Montgomerie clanger won't impress Langer
Colin Montgomerie, out to impress Ryder Cup captain Bernhard Langer, failed to do that on the 598-yard fifth hole at Whistling Straits as he ran up a quadruple-bogey nine.
Montgomerie is 21st in the cup standings with only two more weeks to go in the European race – the battle for places in the American side concludes tomorrow - and had survived the halfway cut in the USPGA championship with nothing to spare at one over.
Fancied for one of Langer’s two wild cards if necessary, the 40-year-old Scot still wants to play himself into the team and preserve his record of qualifying automatically every time.
He parred the first four holes of his third round, but then came the nine and when he bogeyed the next Montgomerie was last of the 73 players through to the weekend.

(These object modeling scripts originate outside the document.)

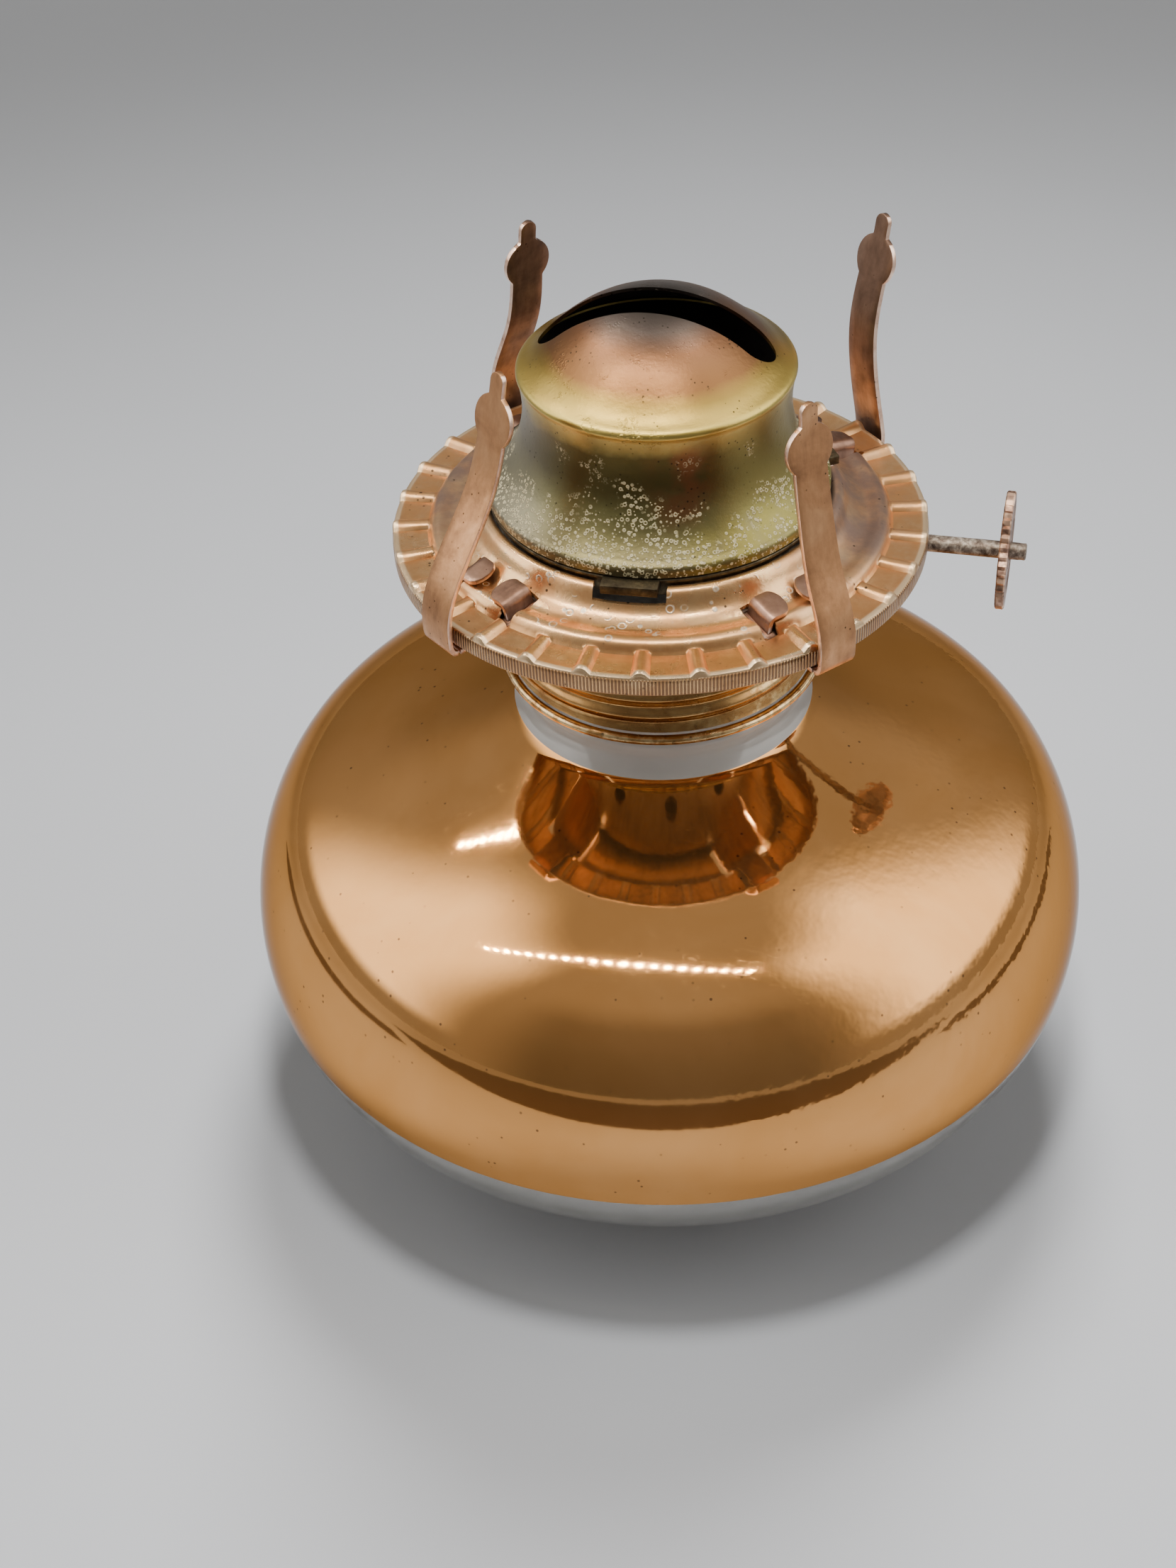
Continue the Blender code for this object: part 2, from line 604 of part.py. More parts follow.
def make_prong(name, azimuth, radii, parts, cutters):
    hinge_r, hinge_z = PRONG_HINGE
    bend = [(hinge_r + 0.2, hinge_z), (42.3, hinge_z + 0.15), (42.8, hinge_z + 0.8), (43.0, hinge_z + 2.0)]
    rises = [1.5, 4.0, 7.0, 10.0, 13.5, 17.0, 20.5, 24.0, 26.6]
    rises += [27.0, 28.0, 29.5, 31.0, 32.2, 33.0, 33.3, 35.4, 36.2, 36.7]
    sections = [(r, DECK_TOP + z, PRONG_WIDTH) for r, z in bend]
    sections += [(prong_radius(h, radii), DECK_TOP + h, prong_width(h)) for h in rises]
    angle = radians(azimuth)
    arm = lofted_strip("prong_" + name, sections, angle, "dark_copper", parts)
    pivot = pivot_at(
        f"prong_{name}_pivot", (hinge_r * cos(angle), hinge_r * sin(angle), DECK_TOP + hinge_z), parts
    )
    local_to(pivot, arm)

    wide = 2 * TONGUE_OFFSET + 2 * PRONG_THICK
    broad = [(28.9, 0.5), (30.4, 0.1), (32.4, -0.4), (34.2, -0.8)]
    narrow = [(34.9, -1.6), (36.4, -2.4), (39.0, -3.4), (40.2, hinge_z), (hinge_r - 0.2, hinge_z)]
    under = [(r, z, wide) for r, z in broad] + [(r, z, PRONG_WIDTH) for r, z in narrow]
    foot = lofted_strip(
        "prong_foot_" + name, [(r, DECK_TOP + z, w) for r, z, w in under], angle, "dark_copper", parts
    )
    for side in (-1, 1):
        join_cutter(foot, make_tongue(f"tongue_{name}_{side}", side, angle, cutters), "UNION")


def make_tongue(name, side, angle, cutters):
    """A tab that stands up through its slot and is folded over towards its twin."""
    low, fold, thick = -3.1, 0.0, PRONG_THICK
    outer = TONGUE_OFFSET + thick / 2
    outline = [(outer, low), (outer, fold + thick), (1.6, fold + thick), (1.6, fold), (outer - thick, fold)]
    outline.append((outer - thick, low))
    tongue = prism(
        name, [(side * y, z) for y, z in outline], -TONGUE_WIDTH / 2, TONGUE_WIDTH / 2, "copper", cutters
    )
    stand = Matrix(((0, 0, 1, 0), (1, 0, 0, 0), (0, 1, 0, 0), (0, 0, 0, 1)))
    place = Matrix.Translation(Vector((TONGUE_RADIUS, 0.0, DECK_TOP + TONGUE_FOLD)) * MM)
    tilt = Matrix.Rotation(TONGUE_TILT, 4, "Y")
    tongue.data.transform(Matrix.Rotation(angle, 4, "Z") @ place @ tilt @ stand)
    return tongue


def build():
    clear_scene()
    parts = new_collection("oil_lamp")
    cutters = new_collection("cutters", hidden=True)
    make_font(parts, cutters)
    make_gasket(parts)
    make_collar(parts, cutters)
    make_bowl(parts, cutters)
    make_floor(parts, cutters)
    make_diffuser(parts, cutters)
    make_wick_tube(parts, cutters)
    make_vent_tube(parts)
    make_housing(parts, cutters)
    make_bushing(parts, cutters)
    make_shaft(parts, cutters)
    make_wick(parts)
    make_deck(parts, cutters)
    make_dome(parts, cutters)
    make_seat_ring(parts, cutters)
    for name, (azimuth, radii) in PRONGS.items():
        make_prong(name, azimuth, radii, parts, cutters)


build()
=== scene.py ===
"""Finished look of a squat oil lamp: copper-lustred glass font, flat-wick burner, dome and four prongs."""

from math import atan2, cos, pi, radians, sin, sqrt

import bmesh
import bpy
import numpy as np
from mathutils import Matrix, Vector


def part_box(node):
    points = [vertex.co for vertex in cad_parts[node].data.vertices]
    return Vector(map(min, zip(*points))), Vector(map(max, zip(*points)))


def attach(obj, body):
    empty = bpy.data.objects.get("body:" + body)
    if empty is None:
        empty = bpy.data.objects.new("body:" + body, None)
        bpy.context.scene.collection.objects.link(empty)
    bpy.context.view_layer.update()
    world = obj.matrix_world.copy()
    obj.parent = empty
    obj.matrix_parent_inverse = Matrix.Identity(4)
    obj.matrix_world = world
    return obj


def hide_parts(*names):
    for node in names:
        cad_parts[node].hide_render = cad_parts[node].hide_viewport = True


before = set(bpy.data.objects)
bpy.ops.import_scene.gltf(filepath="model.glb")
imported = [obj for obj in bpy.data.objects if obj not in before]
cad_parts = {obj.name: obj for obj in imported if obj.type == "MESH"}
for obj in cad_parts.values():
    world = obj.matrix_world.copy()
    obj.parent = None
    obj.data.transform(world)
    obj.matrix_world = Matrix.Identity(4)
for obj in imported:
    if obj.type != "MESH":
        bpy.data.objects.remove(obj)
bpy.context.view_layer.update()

MM = 0.001
SHEET = 0.5
Z_AXIS = Vector((0.0, 0.0, 1.0))
VIEWER_AZIMUTH = -77.9
FRONT = Vector((cos(radians(VIEWER_AZIMUTH)), sin(radians(VIEWER_AZIMUTH)), 0.0))
SIDE = Vector((-FRONT.y, FRONT.x, 0.0))

# The studio, in metres and watts: the fill is the share of the room's light that reaches matt surfaces.
CEILING_POWER = 0.80
REAR_POWER = 1.55
ROOM_FILL = 0.20
LAMP_HEIGHT = 0.55
LAMP_RADIUS = 0.0055
CARD_HEIGHT = 0.001

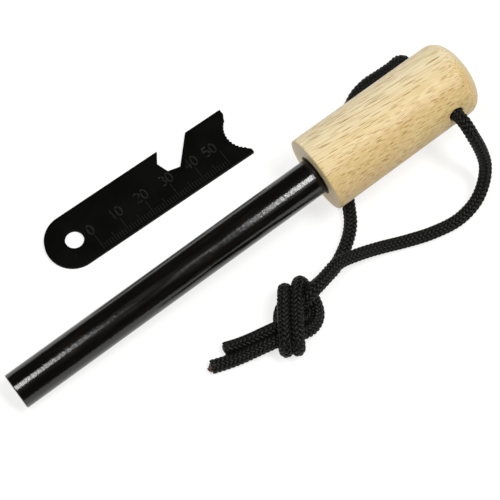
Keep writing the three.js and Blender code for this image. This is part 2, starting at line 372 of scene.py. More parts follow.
def braided_polyester(settings):
    """Black filament polyester, tightly braided"""
    # Streaks along each yarn's filaments are painted paler than the black, a painted glint that stands
    # for the soft grey glint on every float of the braid.
    # Real filaments are about 0.02 mm across, too fine to show, so they are drawn more than three times
    # as coarse.
    material, tree = new_material("braided_polyester")
    filament_width, filament_run, filament_height = 0.07 * MM, 2.5 * MM, 0.03 * MM
    painted_glint = 3.2
    black = linear(settings.colour)
    pale = [painted_glint * c for c in black[:3]] + [1.0]
    yarn = add_node(tree, "ShaderNodeUVMap", uv_map="yarn")
    strung = add_node(tree, "ShaderNodeMapping", {
        "Vector": yarn, "Scale": (1 / filament_width, 1 / filament_run, 1)})
    filaments = add_node(tree, "ShaderNodeTexNoise", {"Vector": strung, "Scale": 1, "Detail": 3})
    share = add_node(tree, "ShaderNodeMapRange", {
        "Value": filaments, "From Min": 0.35, "From Max": 0.8}, interpolation_type="SMOOTHSTEP")
    # The pale colour on the filament streaks is the painted glint
    colour = add_node(tree, "ShaderNodeMix", {0: share, 6: black, 7: pale}, data_type="RGBA")
    relief = add_node(tree, "ShaderNodeBump", {"Height": filaments, "Distance": filament_height})
    shader = add_node(tree, "ShaderNodeBsdfPrincipled", {
        "Base Color": colour, "Roughness": 0.48, "Specular IOR Level": 0.2, "Normal": relief})
    add_node(tree, "ShaderNodeOutputMaterial", {"Surface": shader})
    return material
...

They also included Tiger Woods on level par after his birdies at two of the last three holes yesterday and the world number one kicked off with two more in the first three holes.
Having been three over par after 30 holes Woods was up to two under and had risen from 104th place after his opening 75 to joint 23rd.
Ian Poulter, meanwhile, started one of the most important weekends of his career by bringing attention back to his golf rather than his clothes.
Ninth in the race for places in the Ryder Cup team the 28-year-old from Milton Keynes, who just missed out on the side three years ago, had survived the cut thanks to a superb up and down from a greenside bunker.
And when he resumed on one over par – 10 adrift of leaders Vijay Singh and Justin Leonard – Poulter picked up birdies at the par five second and difficult short seventh and turned in 34.
Every stroke was vital because, barring a charge on the leaderboard, the man now known for what what he wears – Union Jack trousers at the Open last month were followed by Stars and Stripes on Thursday – will not be part of the field for next week’s NEC world championship in Akron.
Poulter has to climb into the world’s top 50 for that and he is currently 61st.
Seventh-placed Paul Casey missed the cut in Wisconsin with a dramatic closing triple bogey last night and another target for Poulter was a top-20 spot which would take him above his fellow Englishman in the table with two weeks to go.
Casey, though, has qualified for next week and there is at least 25,000 dollars there for finishing last.
Singh and Leonard led by a stroke from Darren Clarke – 36 today – Ernie Els and Briny Baird.